On the other side of the ledger of sin, death, and freedom from righteousness, is the state of entering into Christ and becoming slaves of God. While the slavery of sin promises freedom but really brings death. This is a slavery that promises death but really brings freedom. When one dies to self and enters into the life of Christ by crossing in faith through the waters of baptism (just as Israel left the slavery of Egypt by crossing thought the Red Sea) they are freed from the tyrant that truly enslaves all of humanity and leads to death and eternal separation from the purposes of God. If anyone, we can almost imagine Paul declaring, really wants to be eternally separated from God’s covenant and his purposes of reconciling the world to himself, then they should stay right exactly in the realm of sin because that is the freedom that they will have. But if they want to be truly set apart for God’s purposes (the ultimate meaning of the word “holiness”) then the new slavery is the way to go. The old slavery leads to nowhere but death while the new slavery leads to eternal life.

Just as in 5:15-17 when Paul was pointing out that things between these two realms don’t really balance out, neither do they here. The wages of sin is death. A wage is something that is given in direct portion to what has been done. When you do a certain amount of work, you earn that wage. Thus, the sinner who bears the fruit of the realm of sin earns their wage which is death and eternally missing out on reconciliation with God. But God gives beyond anything we could hope, imagine, or earn. The gift of eternal life in Christ Jesus is not a wage, it is a gift precisely because we could never earn such a thing. Thus Paul has made a stark contrast that is easy to miss. The fruit of the realm of sin is a wage that we earn. The fruit of the realm of grace is a gift that we could never earn.

To fully grasp the power of what Paul is saying in this passage, however, we must see that he is not simply making a distinction of what happens when we die. True enough the realm of sin leads to death and the realm of grace leads to eternal life but we cannot simply reduce the choice to a giant reward given at the finish line. In chapter 1, Paul began to discuss the idea that the realm in which we live displays in the present the aroma of the final judgment of where we live. In other words, our present life already is bearing the fruit of our ultimate destination.
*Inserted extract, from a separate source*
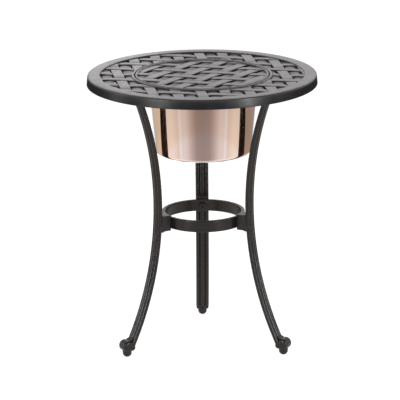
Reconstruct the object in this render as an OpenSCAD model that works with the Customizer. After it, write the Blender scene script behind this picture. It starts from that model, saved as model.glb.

The result of the things that are done in the realm of sin is death but those things have the smell of death all over them. The behavior shows the sign of its final destination. It’s not as if we commit a bunch of unrelated sin that brings wonderful results into our lives and then at the end, the final verdict is death and separation from God. Each action that we take in the realm of sin is an act of death and separation that point precisely in the road down which we are heading.

In the same way, eternal life cannot be reduced to something that we solely experience when we die. That is the whole point of the resurrection of Christ and what Paul has said throughout this chapter. The resurrection took the life of the age to come (eternal life) and brought it forward into the present. It changed the world at precisely the point where the world was eternally separated from life, enslaved to death. It is there that the resurrection broke through that barrier and offered life. The life of the age to come, the resurrection life, can be entered into now. As Paul says in Philippians 3:10-11, “I want to know Christ—yes, to know the power of his resurrection and participation in his sufferings, becoming like him in his death, and so, somehow, attaining to the resurrection from the dead.” Christ had resurrected into the life of the age to come and has brought that age forward into the present age. When people hear the gospel and respond to it with faith in the life of Christ, the signs of the life of the age to come, come bursting forth into the present world. That is what Christian community is all about. It is the place where a group of people have been brought together as the people of God and begin to live in unity by the values of the age to come rather than the values of the present age. The way that Christians live point ahead to the life of the age to come as each of our actions bear the fruit of life rather than death. This is why Christian life and behavior matter in the present. The Christian life isn’t a bunch of restrictive rules but they are the signs of where we’re heading. We either bear the fruit of life in our lives or the rotten fruit of death.

When Christians look at the two choices of Adam and Christ we should have no doubt that we are in Christ, a life that must be put into effect by no longer allowing sin to reign in our bodies. This is a victory that has already been accomplished for us and now we just need to implement it. Paul has now clearly laid out the distinction between the two realm s and is now about to turn his full attention to what happens when you add the law to the mix of these two realms 7:7-25). He will then, in chapter 8 show that God’s response to this is pure grace as he does what the law could not (8:1-11) and that the result is the fulfillment of the covenant promises that culminate in the renewal of all things (8:12-30).


Devotional Thought
Do you view the Christian life as restrictive and binding at times or as the advance signs of living by the values of the age to come? How does it change your thinking to embrace the idea that God calls us to obedience because he loves us and wants to lead us to eternal life both in time and for eternity?